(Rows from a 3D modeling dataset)
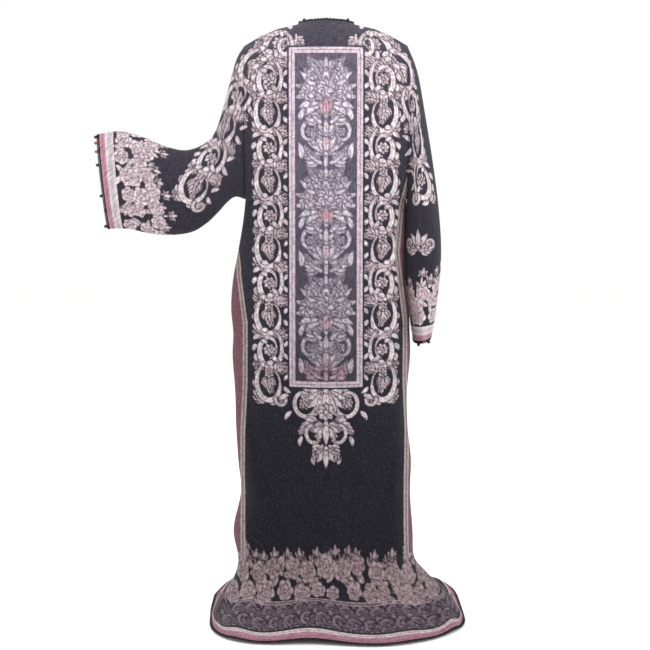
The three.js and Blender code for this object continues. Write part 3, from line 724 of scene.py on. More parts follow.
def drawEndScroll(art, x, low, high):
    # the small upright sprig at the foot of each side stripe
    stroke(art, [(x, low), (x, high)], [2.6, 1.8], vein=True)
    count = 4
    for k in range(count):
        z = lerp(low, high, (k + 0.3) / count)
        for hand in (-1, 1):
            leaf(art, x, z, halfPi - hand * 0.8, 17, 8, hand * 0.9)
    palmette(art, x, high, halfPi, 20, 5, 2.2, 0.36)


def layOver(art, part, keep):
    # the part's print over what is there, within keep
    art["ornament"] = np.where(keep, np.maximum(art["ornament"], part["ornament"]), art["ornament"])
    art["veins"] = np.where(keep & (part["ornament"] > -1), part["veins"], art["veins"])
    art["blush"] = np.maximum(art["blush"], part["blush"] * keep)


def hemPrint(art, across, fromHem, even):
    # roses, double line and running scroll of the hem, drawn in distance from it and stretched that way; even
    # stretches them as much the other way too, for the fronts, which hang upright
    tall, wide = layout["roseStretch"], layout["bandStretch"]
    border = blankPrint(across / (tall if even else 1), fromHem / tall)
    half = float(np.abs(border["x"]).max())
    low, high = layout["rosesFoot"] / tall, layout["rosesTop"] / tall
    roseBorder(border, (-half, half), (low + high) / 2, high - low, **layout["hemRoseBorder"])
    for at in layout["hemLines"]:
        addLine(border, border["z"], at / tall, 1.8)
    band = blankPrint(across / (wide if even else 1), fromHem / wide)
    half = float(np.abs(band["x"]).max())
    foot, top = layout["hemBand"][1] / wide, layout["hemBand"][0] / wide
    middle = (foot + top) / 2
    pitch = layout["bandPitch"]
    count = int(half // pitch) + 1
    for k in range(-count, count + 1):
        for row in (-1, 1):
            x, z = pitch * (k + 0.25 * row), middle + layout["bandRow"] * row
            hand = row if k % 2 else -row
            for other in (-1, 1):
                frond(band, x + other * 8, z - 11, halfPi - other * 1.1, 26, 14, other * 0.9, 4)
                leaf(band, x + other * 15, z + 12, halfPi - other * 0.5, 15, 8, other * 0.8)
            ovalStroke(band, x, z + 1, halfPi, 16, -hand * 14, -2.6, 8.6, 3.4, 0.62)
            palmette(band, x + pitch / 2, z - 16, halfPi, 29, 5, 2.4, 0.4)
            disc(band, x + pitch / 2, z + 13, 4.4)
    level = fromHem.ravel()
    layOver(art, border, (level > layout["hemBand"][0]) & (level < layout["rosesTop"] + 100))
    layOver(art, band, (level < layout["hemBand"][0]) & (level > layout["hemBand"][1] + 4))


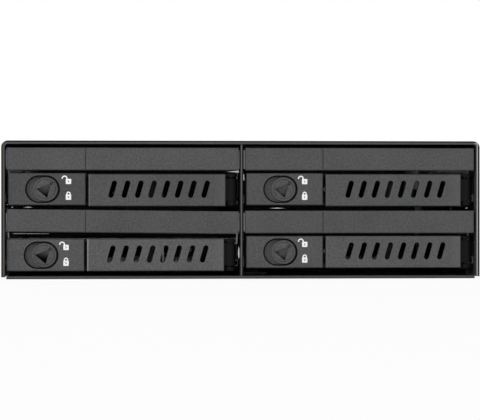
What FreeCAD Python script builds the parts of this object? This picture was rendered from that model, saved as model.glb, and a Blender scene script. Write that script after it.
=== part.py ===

- **Challenge**
Give back the lines of the listing from the one with "What FreeCAD Python" through the end, both included, exactly as written and with nothing added.

- **Exercise response**
What FreeCAD Python script builds the parts of this object? This picture was rendered from that model, saved as model.glb, and a Blender scene script. Write that script after it.
=== part.py ===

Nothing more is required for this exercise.